Note the following problems with this code:

  • Requires you to specify bit-length.
  • Does not determine if last bit is a '1' (as has nothing after the last bit to compare to).

You can try to extend the above code by (1) counting the number of matches of the template, and (2) attempting to template the processing of the '1' bit instead, and directly determining where a '1' processing is occurring. This may require to to experiment with the location of the reference template.

The following shows a complete attack script which should recover the 'AB E2' key (but will fail with the AB E3 key):

from chipwhisperer.common.api.CWCoreAPI import CWCoreAPI
from matplotlib.pylab import *
import numpy as np

cwapi = CWCoreAPI()
cwapi.openProject(r'c:\users\colin\chipwhisperer_projects\tmp\rsa_test_16byte_80.cwp')

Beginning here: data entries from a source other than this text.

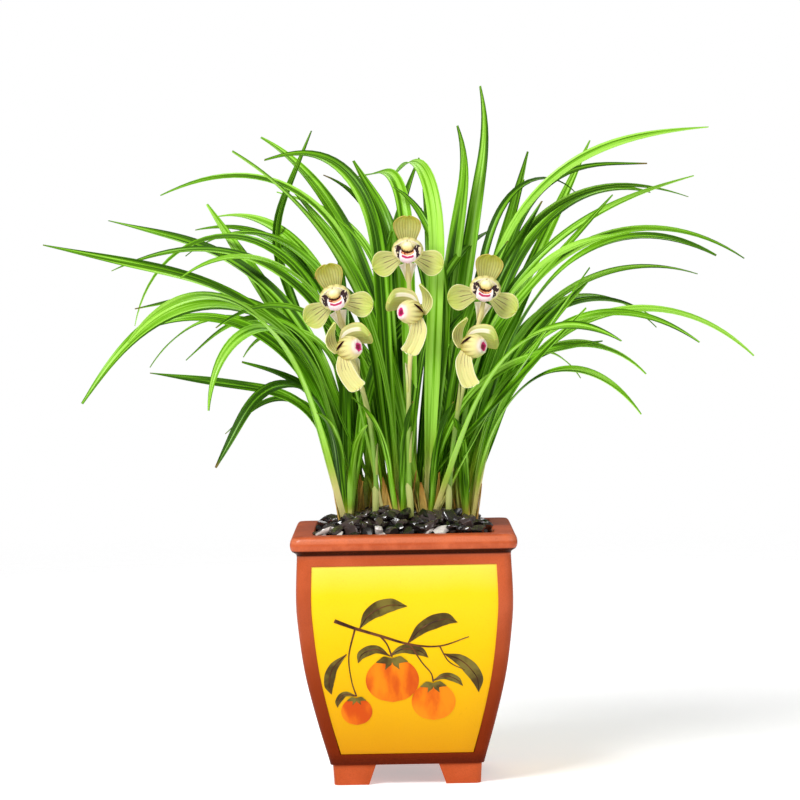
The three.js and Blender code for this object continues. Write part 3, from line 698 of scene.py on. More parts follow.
THIN_LEAVES = [
    ("LA", 162, 8, 200, 9, 120, 0.3, 0.9, 7), ("LA", 180, 1, 305, 11, 125, 0.15, 1.3, 10),
    ("LC", 132, 0, 430, 8, 90, 0.1, 1.1, 7), ("LC", 183, 5, 250, 11, 170, 0.45, 1.2, 6),
    ("LC", 200, 8, 200, 17, 55, 0.25, 0.95, 11), ("CA", 138, 0, 435, 10, 130, 0.15, 1.3, 7),
    ("CA", 177, 6, 305, 21, 110, 0.45, 0.95, 7), ("CA", 211, 7, 365, 13, 140, 0.3, 1.3, 8),
    ("CA", 218, 5, 320, 9, 125, 0.2, 1.2, 6), ("CB", 103, 6, 275, 11, -55, 0.7, 0.95, 12),
    ("CC", 71, 6, 315, 23, -60, 0.2, 1.3, 13), ("CD", 31, 8, 315, 11, 25, 0, 1.05, 13),
    ("CD", 127, 7, 335, -12, 110, 0.4, 1.3, 8), ("CD", 345, 7, 285, 27, 140, 0.3, 1.3, 7),
    ("BC", 16, 8, 455, 19, 90, 0.4, 1.05, 5), ("BC", 38, 7, 410, 19, 170, 0.6, 1.25, 6),
    ("BC", 140, 8, 380, 5, 70, 0.4, 0.95, 6), ("BC", 163, 1, 340, 5, 105, 0.6, 1.3, 7),
    ("BC", 173, 8, 455, 10, 105, 0.4, 1.05, 7), ("RA", 8, 7, 245, 8, 20, 0.1, 0.6, 13),
    ("RA", 62, 7, 360, 14, 20, 0.1, 0.4, 5), ("RB", 27, 7, 390, 10, 110, 0, 1.3, 5),
    ("RB", 42, 8, 375, 13, 120, 0, 1.3, 6), ("RB", 44, 6, 395, 12, 130, 0, 1.3, 6),
    ("RB", 63, 4, 365, 0, 100, 0, 1.3, 10), ("RC", 42, 7, 270, 10, 110, 0, 1.3, 7),
    ("RC", 57, 8, 295, 11, 135, 0, 1.3, 5), ("RC", 315, 8, 290, 12, 145, 0, 1.3, 6),
]
FRONT_LEAVES = [
    ("CB", 286, 7, 118, 9, 34, 0.3, 1.1, 8), ("CB", 232, 7, 135, 13, 50, 0.3, 1.1, 8),
    ("CD", 296, 7, 122, 12, 40, 0.3, 1.1, 8), ("LA", 292, 8, 104, 10, 55, 0.3, 1.1, 8),
    ("RC", 258, 8, 112, 9, 60, 0.3, 1.1, 8), ("LA", 250, 7, 130, 12, 70, 0.3, 1.1, 8),
]
# two inner leaves stand in each of these shoots, with a row drawn from these ranges
INNER_SHOOTS = ("LA", "LB", "CB", "CC", "CD", "RA", "RB", "RC")
INNER_RANGES = ((20, 160), (1, 7), (230, 350), (2, 13), (25, 110), (0.2, 0.5), (0.95, 1.3), (7, 11))


def soft_step(value, low, high):
    t = np.clip((value - low) / (high - low), 0, 1)
    return t * t * (3 - 2 * t)


def leaf_point(row, bend_seed):
    """The shape of one leaf's skin, for sheet."""
    shoot, turn, seat, length, lean, droop, bend_from, bend_to, width = row
    shares = np.linspace(0, 1, LEAF_COURSE_STEPS + 1)
    middle = (shares[1:] + shares[:-1]) / 2
    angle = np.radians(lean + droop * soft_step(middle, bend_from, bend_to))
    reach = np.concatenate([[0], np.cumsum(np.sin(angle))]) * length / LEAF_COURSE_STEPS
    rise = np.concatenate([[0], np.cumsum(np.cos(angle))]) * length / LEAF_COURSE_STEPS
    cos_turn, sin_turn = math.cos(math.radians(turn)), math.sin(math.radians(turn))
    tilt = -math.radians(LEAF_TILT) * cos_turn
    foot = SHOOTS[shoot]

    def shape(side, share):
        a = np.radians(lean + droop * soft_step(share, bend_from, bend_to))
        sway = 0.16 * np.sin(5 * share + bend_seed) * soft_step(share, 0.3, 0.6)
        roll = tilt * soft_step(share, 0.02, 0.35) + sway
        swell = 0.5 + 0.5 * soft_step(share, 0, 0.35) - 0.12 * soft_step(share, 0.55, 0.9)
        point = np.clip(1 - soft_step(share, 0.66, 1.04) ** 1.6, 0, 1) ** 0.68
        half = (1.2 + width / 2) * swell * np.clip(point, 0.02, 1)
        fold = 0.62 - 0.3 * soft_step(share, 0, 0.3)
        ripple = 0.05 * width * np.sin(17 * share + 3 * bend_seed + 1.5 * side)
        wave = ripple * side**2 * soft_step(share, 0.3, 0.7)
        u = side * half * (1 - 0.12 * fold)
        v = fold * half * np.abs(side) ** 1.25 + wave
        # u runs across the leaf and v off its upper side, both turned by the roll
        cos_r, sin_r = np.cos(roll), np.sin(roll)
        lifted = v * cos_r - u * sin_r
        across = u * cos_r + v * sin_r
        x = seat + np.interp(share, shares, reach) - np.cos(a) * lifted
        z = np.interp(share, shares, rise) + np.sin(a) * lifted
        return (foot[0] + x * cos_turn - across * sin_turn, foot[1] + x * sin_turn + across * cos_turn,
                LEAF_FOOT_HEIGHT + z)
    return shape


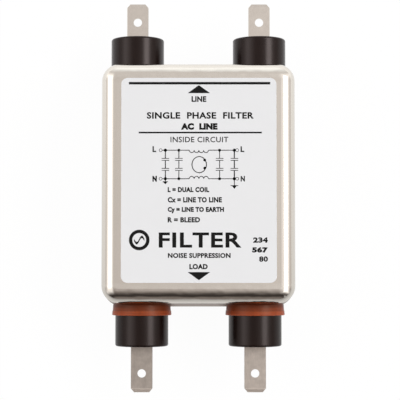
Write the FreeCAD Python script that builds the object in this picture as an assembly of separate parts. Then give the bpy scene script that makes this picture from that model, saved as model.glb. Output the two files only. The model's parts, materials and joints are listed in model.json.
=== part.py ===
import FreeCAD, Part
import os
from math import cos, degrees, pi, radians, sin

# Mains line filter in a drawn steel can, lying on its rear cover.
# The origin is the centre of the rear cover's outer face. +Z points out of the labelled face,
# +Y points to the LINE terminals, -Y to the LOAD terminals, and +X is to the right of the label.
# All sizes are in millimetres.

V = FreeCAD.Vector
UP = V(0, 0, 1)
ORIGIN = V(0, 0, 0)
TINY = 1e-6

# Drawn can
case_width = 55.6
case_length = 68.9
case_height = 32.5
can_sheet = 0.8
can_corner_radius = 5.0
can_front_radius = 4.2

# Rear cover, a shallow pressed lid that slips over the open end of the can
cover_sheet = 1.3
cover_skirt_height = 4.5
cover_clearance = 0.2
cover_edge_radius = 0.8

# Label
label_width = 44.3
label_length = 58.5
label_thickness = 0.15
label_corner_radius = 1.9
label_shift_x = 0.15
label_shift_y = 0.7

# Self-clinching nuts in the rear cover, one near each end, for 6-32 screws
fixing_inset = 9.05
nut_body_diameter = 8.0
nut_body_height = 3.0
nut_shank_diameter = 5.0
nut_bore_diameter = 2.84
nut_edge = 0.3

# Quick-connect tabs
tab_width = 6.35
tab_thickness = 0.8
tab_hole_diameter = 2.5
tab_hole_from_tip = 5.5
tab_corner_across = 0.95
tab_corner_along = 1.15
tab_bevel_length = 0.9
tab_bevel_depth = 0.25
tab_edge = 0.12
tab_shoulder_width = 8.0
tab_pad_length = 6.0
line_tab_exposed = 10.65
load_tab_exposed = 13.55

# Bushings, their seals and the rings that hold them from inside
line_terminal_inset = 9.75
load_terminal_inset = 11.1
bushing_diameter = 15.6
bushing_height = 9.1
bushing_edge_radius = 0.6
spigot_diameter = 8.6
spigot_clearance = 0.05
spigot_proud = 0.3
slot_clearance = 0.05
slot_mouth = 0.35
seal_band_diameter = 17.1
seal_band_flare = 0.15
seal_lip_diameter = 17.5
seal_lip_flare = 0.1
seal_band_height = 2.4
seal_lip_height = 1.3
seal_rounding = 0.8
seal_edge = 0.15
retainer_diameter = 12.4
retainer_thickness = 2.0
retainer_land = 0.4
retainer_cone = 0.6

# Insulating liner
liner_thickness = 0.4
liner_clearance = 0.1
liner_top_margin = 1.0
liner_nut_clearance = 0.3

# Component board
board_thickness = 1.6
board_end_gap = 0.4
board_side_gap = 0.5
lead_clearance = 0.1
lead_tail = 1.5
lead_root = 1.0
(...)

tm = cwapi.project().traceManager()
ntraces = tm.numTraces()

#Reference trace
trace_ref = tm.getTrace(0)

#plot(trace_ref)

#The target trace we will attack
#If following tutorial:
#0/1 = 80 00
#2/3 = 81 40
#4/5 = AB E2
#6/7 = AB E3 (this won't work as we don't detect the last 1)
target_trace_number = 4

start = 3600
rsa_one = trace_ref[start:(start+500)]
        
diffs = []

for i in range(0, 22999):
    
    diff = tm.getTrace(target_trace_number)[i:(i+len(rsa_one))] - rsa_one    
    diffs.append(np.sum(abs(diff)))
#plot(diffs)
    
recovered_key = 0x0000
bitnum = 17

last_t = -1
for t,d in enumerate(diffs):
    
    if d < 10:        
        bitnum -= 1
        if last_t > 0:
            delta = t-last_t
            
            print delta
            
            if delta > 1300:
                recovered_key |= 1<<bitnum
                

        last_t = t
    
print("Key = %04x"%recovered_key)

Extending the Tutorial

The previous tutorial is a basic attack on the core RSA algorithm. There are several extensions of it you can try. As mentioned you can improve the automatic key recover algorithm. You can also try performing this attack on longer key lengths -- this is made much easier with the ChipWhisperer-Pro, as it can use "streaming mode" to recover an extremely long key.

The ChipWhisperer-Pro has a unique analog trigger feature. This can also be used to break the RSA algorithm by simply performing the pattern match in real-time, and measuring the time delay of triggger locations. This is demonstrated in the next section.

Use of SAD Trigger in ChipWhisperer-Pro

Performing the capture & post-processing of data may be difficult on a long capture. Instead we can use the hardware pattern matching block inside the ChipWhisperer-Pro to perform this attack, and avoid needing to carefully trigger the capture or even record the analog data at all.

This will require you to:

  1. Perform an example capture to program the SAD block.
  2. Configure the trigger out to be routed to an I/O pin.
  3. Using an external device (logic analyzer, scope, etc) record the trigger pattern.
  4. From the trigger pattern, directly read off the RSA secret key.